I started this as a comment, but moved it higher to expand it.

3 comments:

Texan99 said...

So we can see how hard it is to be Secretary of State. It's the Wild West out there.

Texan99 said...

I've been listening to lectures about the Peloponnesian War lately on weekly long drives. Athens and Sparta had eyed each other suspiciously for almost fifty years after their jointly successful effort to defend against the Persian invasion in 480 B.C. The crisis that led to war in 432 B.C. was a little troublemaker state called Corcyra that wasn't formally allied with either Athens or Sparta. Corcyra picked a fight with Corinth, a Spartan ally, then got spooked when Corinth gathered itself and its allies for reprisals.

Corcyra apparently convinced Athens that, since war with Sparta was inevitable, Athens would do well to prevent Sparta from conquering Corcyra and adding its considerable fleet to Sparta's own.
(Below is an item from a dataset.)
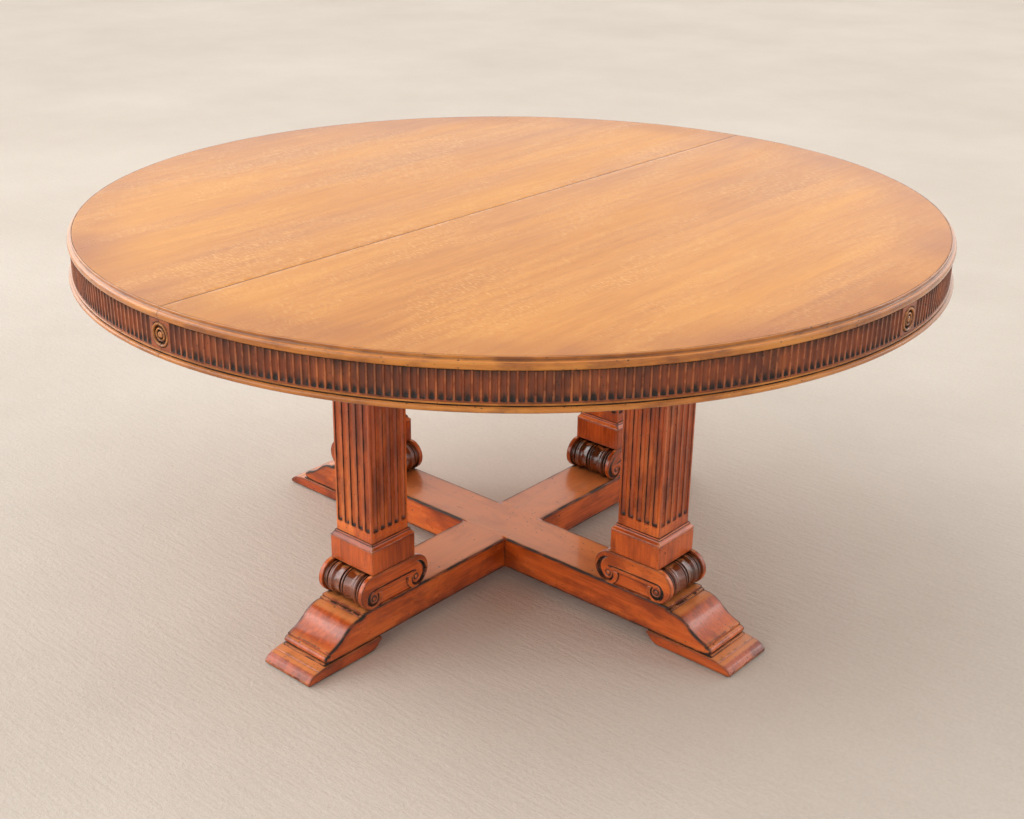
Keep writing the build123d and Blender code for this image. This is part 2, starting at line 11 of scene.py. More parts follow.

Corinth argued that Athens should stay out of the Peloponnesian league's quarrels, especially when they didn't involve any of Athens's important strategic or trade interests.

Athens went with Corcyra. In retrospect, I wonder whether Athens shouldn't have teamed up with Sparta to spank Corcyra, thus removing the real source of trouble and preventing Sparta from glomming onto Corcyra's fleet all for itself. Instead they all fought for 30 years and destroyed their economies.

james said...

It is almost as though leaders got their positions by being good at getting elected or picking the right parents, but not by how well they could think through the pros and cons of national actions.